I don't have a problem with the clause-final "to" (though I don't see a particular reason to flout the standard of putting a comma before the conjunction introducing the second independent clause**). I do think the simile is incomplete. It looks like the writer is has in mind something like "beer through football fans," since beer doesn't generally shoot through football games; the reader is left to fill in the blanks.

It's also clumsy in a way that suggests the tin ear of the stylebook. If this is meant to be pitched to football fans, it's by definition aimed at fans who know good and well it isn't the York Lions or the B.C. Lions; why spend part of the alloted five grafs telling us it's the "Detroit" Lions? Coupled with this from 5A:

He said it especially will help resorts -- a Sunday morning Bloody Mary will now be a legal sale -- and those that serve patrons before Sunday sporting events, such as Detroit Lions, Tigers or Red Wings games.

... it sounds like there's a rule downtown demanding that the local teams require a "Detroit" on first reference. That, friends, would be one dumb rule. "Beer at a Lions game" and "beer through a Lions fan" fall into meter; busting a dactyl in the name of the stylebook*** is the sort of thing that gives copy editors a bad name.
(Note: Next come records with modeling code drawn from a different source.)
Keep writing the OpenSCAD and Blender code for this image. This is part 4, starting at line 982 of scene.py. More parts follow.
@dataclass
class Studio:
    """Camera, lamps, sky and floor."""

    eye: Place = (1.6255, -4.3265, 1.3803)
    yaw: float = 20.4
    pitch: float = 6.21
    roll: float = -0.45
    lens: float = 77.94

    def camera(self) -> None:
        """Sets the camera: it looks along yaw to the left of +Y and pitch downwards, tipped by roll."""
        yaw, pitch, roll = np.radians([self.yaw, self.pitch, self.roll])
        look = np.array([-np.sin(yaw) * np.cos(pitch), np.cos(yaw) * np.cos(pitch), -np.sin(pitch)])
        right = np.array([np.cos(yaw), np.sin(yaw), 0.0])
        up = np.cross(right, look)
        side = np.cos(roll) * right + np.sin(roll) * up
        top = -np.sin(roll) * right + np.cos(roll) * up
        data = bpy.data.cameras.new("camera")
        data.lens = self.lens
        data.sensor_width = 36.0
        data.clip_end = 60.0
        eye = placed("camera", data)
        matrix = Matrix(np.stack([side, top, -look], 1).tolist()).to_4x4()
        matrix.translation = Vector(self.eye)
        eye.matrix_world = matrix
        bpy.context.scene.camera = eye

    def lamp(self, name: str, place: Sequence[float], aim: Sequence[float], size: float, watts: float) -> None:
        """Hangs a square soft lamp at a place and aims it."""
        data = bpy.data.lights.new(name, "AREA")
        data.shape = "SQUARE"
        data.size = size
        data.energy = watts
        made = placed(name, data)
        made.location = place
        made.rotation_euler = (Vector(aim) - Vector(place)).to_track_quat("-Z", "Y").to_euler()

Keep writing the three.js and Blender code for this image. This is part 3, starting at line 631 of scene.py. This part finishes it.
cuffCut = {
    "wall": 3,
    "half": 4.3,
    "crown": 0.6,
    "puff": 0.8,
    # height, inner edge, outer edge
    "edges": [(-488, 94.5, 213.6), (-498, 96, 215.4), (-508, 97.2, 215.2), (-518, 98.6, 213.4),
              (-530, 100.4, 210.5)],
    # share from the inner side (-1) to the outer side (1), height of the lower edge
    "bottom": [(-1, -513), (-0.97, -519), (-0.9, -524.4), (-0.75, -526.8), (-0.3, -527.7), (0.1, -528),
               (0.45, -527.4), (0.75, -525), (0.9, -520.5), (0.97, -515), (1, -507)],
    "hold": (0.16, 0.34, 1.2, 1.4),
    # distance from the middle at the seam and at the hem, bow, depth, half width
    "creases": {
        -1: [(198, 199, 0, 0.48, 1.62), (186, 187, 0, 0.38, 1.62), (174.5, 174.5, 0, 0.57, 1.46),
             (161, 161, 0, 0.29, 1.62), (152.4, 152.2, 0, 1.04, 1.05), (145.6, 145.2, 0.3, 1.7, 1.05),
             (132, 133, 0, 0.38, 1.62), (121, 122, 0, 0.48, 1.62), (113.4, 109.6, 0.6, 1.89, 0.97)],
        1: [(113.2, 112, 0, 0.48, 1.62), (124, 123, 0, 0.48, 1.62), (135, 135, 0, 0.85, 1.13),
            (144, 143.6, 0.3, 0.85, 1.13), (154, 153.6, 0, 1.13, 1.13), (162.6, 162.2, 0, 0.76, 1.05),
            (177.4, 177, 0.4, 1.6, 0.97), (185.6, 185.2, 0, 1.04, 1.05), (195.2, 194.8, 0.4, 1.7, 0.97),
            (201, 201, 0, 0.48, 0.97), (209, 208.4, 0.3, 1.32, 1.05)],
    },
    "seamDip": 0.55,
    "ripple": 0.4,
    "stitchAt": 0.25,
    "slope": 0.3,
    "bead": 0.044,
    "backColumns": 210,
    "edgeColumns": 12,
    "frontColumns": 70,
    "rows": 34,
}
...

Speaking of rubbing it in: Having said "booze" in the 5A hed and twice in the first three grafs of the story, you don't need to do this sort of EyeWitlessFiveLive stuff in the fifth graf:

And, faster than your favorite bartender can draw a draft, the Senate and House approved a liquor sales bill that restaurants, grocery stores and the beer and wine industry have sought for years.

My favorite bartender(s) might take exception to that.
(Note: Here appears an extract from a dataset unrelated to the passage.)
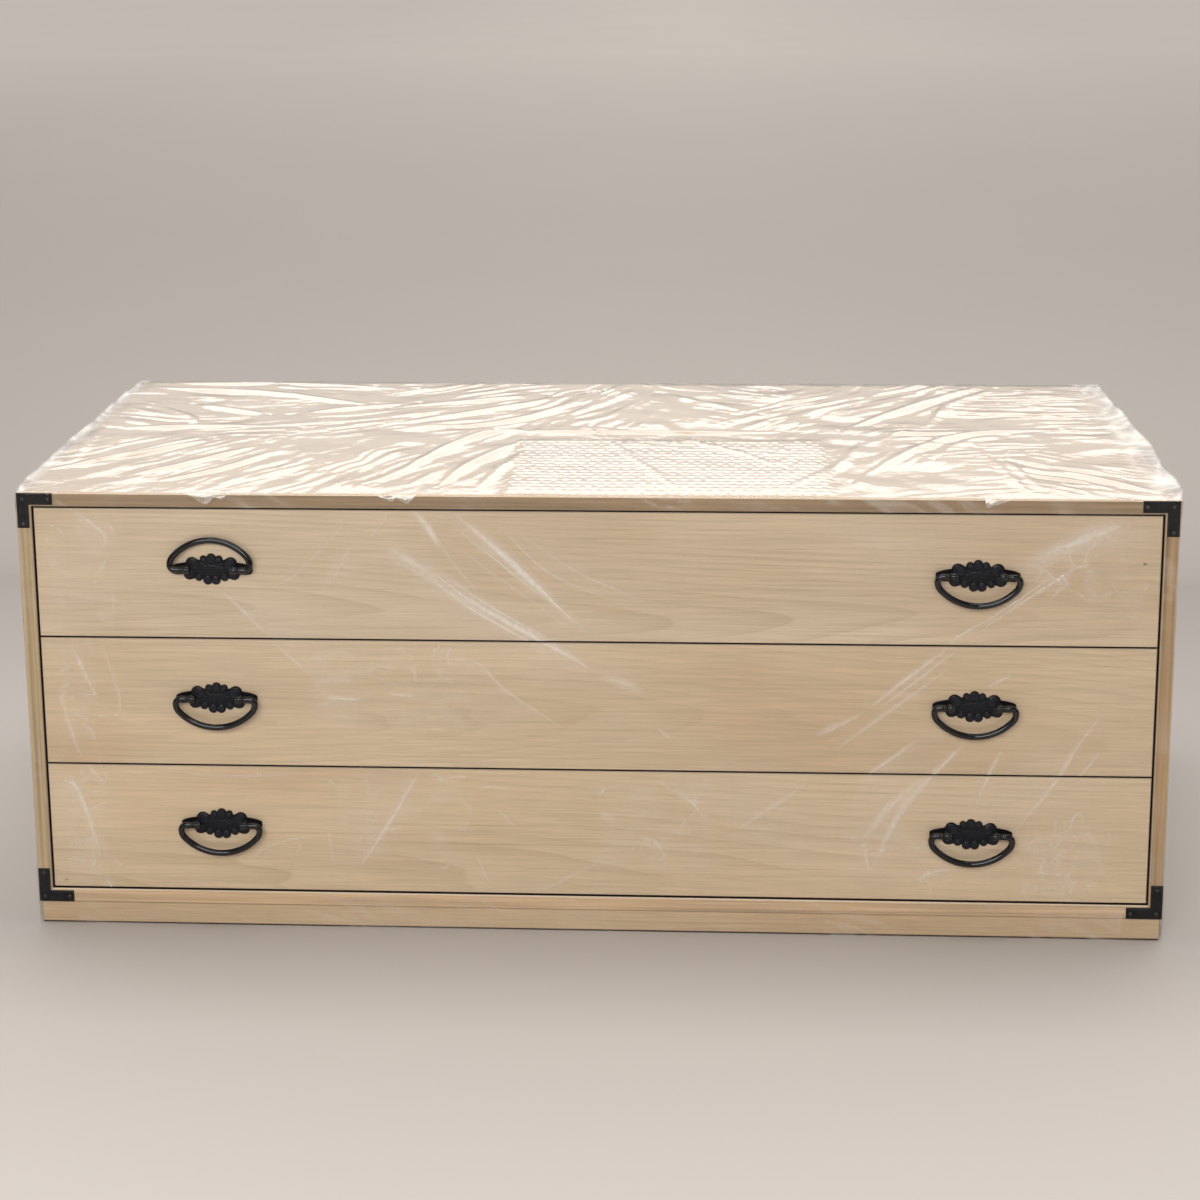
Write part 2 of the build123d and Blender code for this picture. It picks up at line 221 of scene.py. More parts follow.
def lathe(profile, start, axis, segments=32):
    """Points and faces of a turned shape from (distance along the axis, radius) pairs."""
    axis = np.asarray(axis, float)
    helper = np.array([0.0, 0.0, 1.0]) if abs(axis[2]) < 0.9 else np.array([1.0, 0.0, 0.0])
    first = np.cross(axis, helper)
    first /= np.linalg.norm(first)
    second = np.cross(axis, first)
    turn = np.linspace(0, 2 * math.pi, segments, endpoint=False)
    ring = first * np.cos(turn)[:, None] + second * np.sin(turn)[:, None]
    points = [np.asarray(start, float) + axis * along + ring * radius for along, radius in profile]
    return np.concatenate(points), grid_faces(len(profile), segments, wrap=True)


def joined(parts):
    """One set of points and faces from several."""
    points = []
    faces = []
    count = 0
    for part_points, part_faces in parts:
        points.append(part_points)
        faces.append(np.asarray(part_faces) + count)
        count += len(part_points)
    return np.concatenate(points), np.concatenate(faces)


def slab(front, back, faces):
    """Closed solid between two surfaces that have the same faces."""
    count = len(front)
    edges = np.concatenate([faces[:, [0, 1]], faces[:, [1, 2]], faces[:, [2, 3]], faces[:, [3, 0]]])
    ordered = np.sort(edges, axis=1)
    _, first, times = np.unique(ordered, axis=0, return_index=True, return_counts=True)
    rim = edges[first[times == 1]]
    walls = np.stack([rim[:, 1], rim[:, 0], rim[:, 0] + count, rim[:, 1] + count], -1)
    return np.concatenate([front, back]), np.concatenate([faces, faces[:, ::-1] + count, walls])


# ---- Noise for shapes ----


HASH_X = 374761393
HASH_Y = 668265263
HASH_SEED = 974634777
HASH_MIX = 1274126177
# Leans a square grid into one of three-cornered facets.
SKEW = 0.3660254


def chance(i, j, seed):
    """Repeatable random number from 0 to 1 for each pair of whole numbers."""
    mixed = (i * HASH_X + j * HASH_Y + seed * HASH_SEED) & 0xFFFFFFFF
    mixed = ((mixed ^ (mixed >> 13)) * HASH_MIX) & 0xFFFFFFFF
    return ((mixed ^ (mixed >> 16)) & 0xFFFF) / 65535.0


def swell(x, y, seed):
    """Smooth noise from 0 to 1, one unit per hill."""
    i = np.floor(x).astype(np.int64)
    j = np.floor(y).astype(np.int64)
    u = x - i
    v = y - j
    u = u * u * (3 - 2 * u)
    v = v * v * (3 - 2 * v)
    low = chance(i, j, seed) * (1 - u) + chance(i + 1, j, seed) * u
    high = chance(i, j + 1, seed) * (1 - u) + chance(i + 1, j + 1, seed) * u
    return low * (1 - v) + high * v


def facets(x, y, seed):
    """Noise from 0 to 1 made of flat three-cornered facets, as in crumpled film."""
    skew = (x + y) * SKEW
    sx = x + skew
    sy = y + skew
    i = np.floor(sx).astype(np.int64)
    j = np.floor(sy).astype(np.int64)
    u = sx - i
    v = sy - j
    a = chance(i, j, seed)
    b = chance(i + 1, j, seed)
    c = chance(i, j + 1, seed)
    d = chance(i + 1, j + 1, seed)
    lower = a + (b - a) * u + (d - b) * v
    upper = a + (d - c) * u + (c - a) * v
    return np.where(u > v, lower, upper)


def crests(x, y, angle, long, wide, seed, sharp=3.0, waver=1.6):
    """Long sharp wrinkles from 0 to 1 that run at an angle, in degrees."""
    turn = math.radians(angle)
    along = x * math.cos(turn) + y * math.sin(turn)
    across = y * math.cos(turn) - x * math.sin(turn)
    across = across + wide * waver * (swell(along / (3 * wide), across / (4 * wide), seed + 5) - 0.5)
    value = swell(along / long, across / wide, seed)
    return np.clip(1 - np.abs(2 * value - 1), 0, 1) ** sharp


LINE_STEPS = 6


def smooth_line(points):
    """Points of a smooth line through the given ones, with LINE_STEPS steps between each two."""
    points = np.asarray(points, float)
    if len(points) < 3:
        share = np.linspace(0, 1, 2 * LINE_STEPS + 1)[:, None]
        return points[0] + (points[-1] - points[0]) * share
    padded = np.vstack([2 * points[0] - points[1], points, 2 * points[-1] - points[-2]])
    line = []
    for k in range(len(points) - 1):
        a, b, c, d = padded[k:k + 4]
        for t in np.linspace(0, 1, LINE_STEPS, endpoint=False):
            line.append(0.5 * (2 * b + (c - a) * t + (2 * a - 5 * b + 4 * c - d) * t * t
                               + (3 * b - 3 * c + d - a) * t ** 3))
    line.append(points[-1])
    return np.array(line)


def near_line(x, y, line):
    """Distance of points from a line, their share of its length, and 1 behind it or -1 before it."""
    best = np.full(x.shape, 1e9)
    place = np.zeros(x.shape)
    behind = np.zeros(x.shape)
    total = len(line) - 1
    for k in range(total):
        a = line[k]
        d = line[k + 1] - a
        t = np.clip(((x - a[0]) * d[0] + (y - a[1]) * d[1]) / max(d @ d, 1e-12), 0, 1)
        away = np.hypot(x - a[0] - t * d[0], y - a[1] - t * d[1])
        closer = away < best
        best = np.where(closer, away, best)
        place = np.where(closer, (k + t) / total, place)
        cross = (d[0] * (y - a[1]) - d[1] * (x - a[0])) * (1 if d[0] >= 0 else -1)
        behind = np.where(closer, np.sign(cross), behind)
    return best, place, behind


def hump(share, power, trim=0.0):
    """0 at both ends of a line and 1 in its middle, for shares of its length."""
    return np.clip(np.sin(np.clip(share, trim, 1 - trim) * math.pi), 0, 1) ** power


def beside_line(x, y, line, margin):
    """Which points lie in the box round a line, with a margin."""
    low = line.min(0) - margin
    high = line.max(0) + margin
    return (x > low[0]) & (x < high[0]) & (y > low[1]) & (y < high[1])


def inset(x, y, low, high):
    """How far points lie inside a rectangle."""
    return np.minimum(np.minimum(x - low[0], high[0] - x), np.minimum(y - low[1], high[1] - y))


# ---- Materials ----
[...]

A bogus miracle sneaks onto on 5A: "Miracles, like 'em or not, do happen." No, like 'em or not, they don't -- or, put another way, business interests finding a way to lubricate passage of a favorable bill is no more "miraculous" than a surgical team doing what it was trained to do.

Copy editing is supposed to be the invisible craft. Sure is visible when it doesn't happen well.

* Both ledes make it to the online version; the part after the first subhed is the 5A story.
** Or with coordinating the lede better. Ahem.
*** Sounds like a promising idea for a costume drama, eh?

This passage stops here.